Work instructions:
Copy each line that has the string "joints" somewhere in it.

Records shown:
╭──

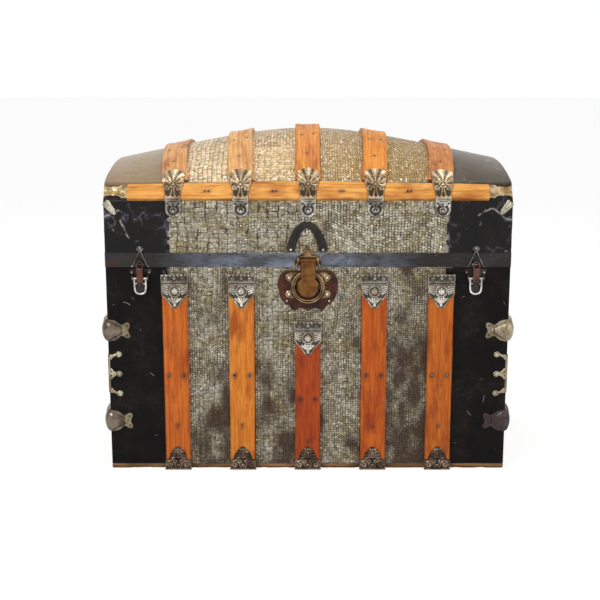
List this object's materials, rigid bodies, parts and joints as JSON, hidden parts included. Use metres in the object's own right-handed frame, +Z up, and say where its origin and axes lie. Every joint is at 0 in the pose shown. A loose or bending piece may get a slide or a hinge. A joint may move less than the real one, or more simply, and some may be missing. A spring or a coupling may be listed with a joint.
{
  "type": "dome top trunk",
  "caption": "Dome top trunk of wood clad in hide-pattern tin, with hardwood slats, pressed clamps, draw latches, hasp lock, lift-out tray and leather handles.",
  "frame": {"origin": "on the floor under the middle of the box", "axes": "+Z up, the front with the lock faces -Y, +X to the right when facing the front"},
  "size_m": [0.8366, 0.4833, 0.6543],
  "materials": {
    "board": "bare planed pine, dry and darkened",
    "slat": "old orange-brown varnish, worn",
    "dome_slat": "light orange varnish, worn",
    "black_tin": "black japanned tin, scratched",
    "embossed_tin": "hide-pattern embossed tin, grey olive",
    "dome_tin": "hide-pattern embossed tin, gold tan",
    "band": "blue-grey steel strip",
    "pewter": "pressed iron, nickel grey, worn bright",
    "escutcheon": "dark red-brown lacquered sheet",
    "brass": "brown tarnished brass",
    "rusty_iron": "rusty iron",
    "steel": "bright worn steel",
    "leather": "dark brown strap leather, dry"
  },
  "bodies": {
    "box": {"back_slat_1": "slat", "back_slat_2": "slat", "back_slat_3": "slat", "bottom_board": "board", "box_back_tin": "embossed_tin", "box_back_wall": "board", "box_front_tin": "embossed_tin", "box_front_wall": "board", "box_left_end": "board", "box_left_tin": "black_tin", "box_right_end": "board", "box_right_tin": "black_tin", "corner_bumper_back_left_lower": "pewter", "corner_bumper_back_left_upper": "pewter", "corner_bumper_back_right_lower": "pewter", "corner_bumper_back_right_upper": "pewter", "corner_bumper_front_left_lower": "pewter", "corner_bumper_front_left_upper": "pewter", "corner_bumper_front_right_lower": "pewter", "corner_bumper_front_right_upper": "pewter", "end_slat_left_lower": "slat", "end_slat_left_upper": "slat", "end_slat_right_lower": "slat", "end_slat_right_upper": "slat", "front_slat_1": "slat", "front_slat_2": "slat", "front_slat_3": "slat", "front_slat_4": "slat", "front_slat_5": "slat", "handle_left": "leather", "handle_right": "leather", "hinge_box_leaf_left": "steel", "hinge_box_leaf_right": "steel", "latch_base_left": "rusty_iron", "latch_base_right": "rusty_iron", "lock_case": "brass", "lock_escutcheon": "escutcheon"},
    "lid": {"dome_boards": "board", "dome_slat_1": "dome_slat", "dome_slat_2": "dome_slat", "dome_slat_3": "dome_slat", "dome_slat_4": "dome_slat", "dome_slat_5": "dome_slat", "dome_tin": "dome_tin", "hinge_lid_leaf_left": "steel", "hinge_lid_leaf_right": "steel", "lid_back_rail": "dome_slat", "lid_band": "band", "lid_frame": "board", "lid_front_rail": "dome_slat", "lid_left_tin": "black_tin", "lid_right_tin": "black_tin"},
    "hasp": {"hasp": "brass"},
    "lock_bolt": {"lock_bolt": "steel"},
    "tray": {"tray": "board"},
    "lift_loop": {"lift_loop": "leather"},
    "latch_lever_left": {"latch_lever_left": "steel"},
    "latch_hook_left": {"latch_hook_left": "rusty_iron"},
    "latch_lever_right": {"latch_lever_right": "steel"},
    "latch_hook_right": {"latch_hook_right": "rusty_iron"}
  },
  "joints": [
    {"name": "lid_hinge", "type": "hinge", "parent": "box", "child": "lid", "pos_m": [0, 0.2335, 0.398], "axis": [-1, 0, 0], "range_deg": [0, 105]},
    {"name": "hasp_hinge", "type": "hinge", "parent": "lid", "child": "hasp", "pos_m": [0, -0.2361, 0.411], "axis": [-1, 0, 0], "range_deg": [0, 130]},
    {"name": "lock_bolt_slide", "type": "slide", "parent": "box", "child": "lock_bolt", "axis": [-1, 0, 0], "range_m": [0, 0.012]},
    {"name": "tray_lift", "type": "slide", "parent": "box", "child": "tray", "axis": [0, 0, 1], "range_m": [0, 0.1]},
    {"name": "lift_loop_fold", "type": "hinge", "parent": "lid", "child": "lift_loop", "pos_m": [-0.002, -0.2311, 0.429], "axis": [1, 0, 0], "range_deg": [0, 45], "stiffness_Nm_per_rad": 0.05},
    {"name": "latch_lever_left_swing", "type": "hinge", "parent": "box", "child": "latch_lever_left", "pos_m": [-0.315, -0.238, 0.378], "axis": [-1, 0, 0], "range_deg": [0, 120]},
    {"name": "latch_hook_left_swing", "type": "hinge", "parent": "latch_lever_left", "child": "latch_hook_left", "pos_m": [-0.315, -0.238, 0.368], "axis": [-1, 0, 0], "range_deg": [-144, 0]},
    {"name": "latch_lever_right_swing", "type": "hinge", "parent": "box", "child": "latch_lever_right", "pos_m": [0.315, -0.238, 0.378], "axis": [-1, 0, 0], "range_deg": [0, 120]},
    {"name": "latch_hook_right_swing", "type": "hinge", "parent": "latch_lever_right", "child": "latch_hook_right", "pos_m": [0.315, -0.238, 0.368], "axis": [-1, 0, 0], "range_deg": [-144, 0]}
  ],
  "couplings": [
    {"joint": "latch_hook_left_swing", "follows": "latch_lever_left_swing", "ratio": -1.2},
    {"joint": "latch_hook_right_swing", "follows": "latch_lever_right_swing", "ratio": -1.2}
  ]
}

╰──
╭──

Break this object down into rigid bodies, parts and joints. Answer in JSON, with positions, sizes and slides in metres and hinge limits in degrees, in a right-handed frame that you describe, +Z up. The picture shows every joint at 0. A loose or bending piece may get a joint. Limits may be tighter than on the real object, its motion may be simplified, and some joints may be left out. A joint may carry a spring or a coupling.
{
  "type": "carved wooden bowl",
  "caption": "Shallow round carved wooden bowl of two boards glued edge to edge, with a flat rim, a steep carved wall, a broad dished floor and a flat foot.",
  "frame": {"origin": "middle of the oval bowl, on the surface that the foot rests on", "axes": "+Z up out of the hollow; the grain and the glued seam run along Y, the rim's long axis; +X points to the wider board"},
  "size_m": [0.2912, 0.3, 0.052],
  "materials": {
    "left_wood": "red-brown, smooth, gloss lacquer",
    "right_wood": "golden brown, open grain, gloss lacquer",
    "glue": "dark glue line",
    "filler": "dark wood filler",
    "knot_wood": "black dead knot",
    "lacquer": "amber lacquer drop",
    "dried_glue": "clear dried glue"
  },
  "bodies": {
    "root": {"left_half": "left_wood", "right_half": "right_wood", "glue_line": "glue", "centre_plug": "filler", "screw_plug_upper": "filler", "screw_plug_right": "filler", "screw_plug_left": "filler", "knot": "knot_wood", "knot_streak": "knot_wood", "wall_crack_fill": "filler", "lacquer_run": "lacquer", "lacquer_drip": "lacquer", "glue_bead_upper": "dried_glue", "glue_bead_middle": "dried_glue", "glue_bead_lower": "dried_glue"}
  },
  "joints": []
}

╰──
╭──

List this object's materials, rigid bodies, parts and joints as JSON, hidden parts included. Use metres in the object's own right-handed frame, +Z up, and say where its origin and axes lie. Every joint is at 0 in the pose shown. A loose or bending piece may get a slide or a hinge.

╰──

Answer to the task:
List this object's materials, rigid bodies, parts and joints as JSON, hidden parts included. Use metres in the object's own right-handed frame, +Z up, and say where its origin and axes lie. Every joint is at 0 in the pose shown. A loose or bending piece may get a slide or a hinge. A joint may move less than the real one, or more simply, and some may be missing. A spring or a coupling may be listed with a joint.
  "joints": [
Break this object down into rigid bodies, parts and joints. Answer in JSON, with positions, sizes and slides in metres and hinge limits in degrees, in a right-handed frame that you describe, +Z up. The picture shows every joint at 0. A loose or bending piece may get a joint. Limits may be tighter than on the real object, its motion may be simplified, and some joints may be left out. A joint may carry a spring or a coupling.
  "joints": []
List this object's materials, rigid bodies, parts and joints as JSON, hidden parts included. Use metres in the object's own right-handed frame, +Z up, and say where its origin and axes lie. Every joint is at 0 in the pose shown. A loose or bending piece may get a slide or a hinge.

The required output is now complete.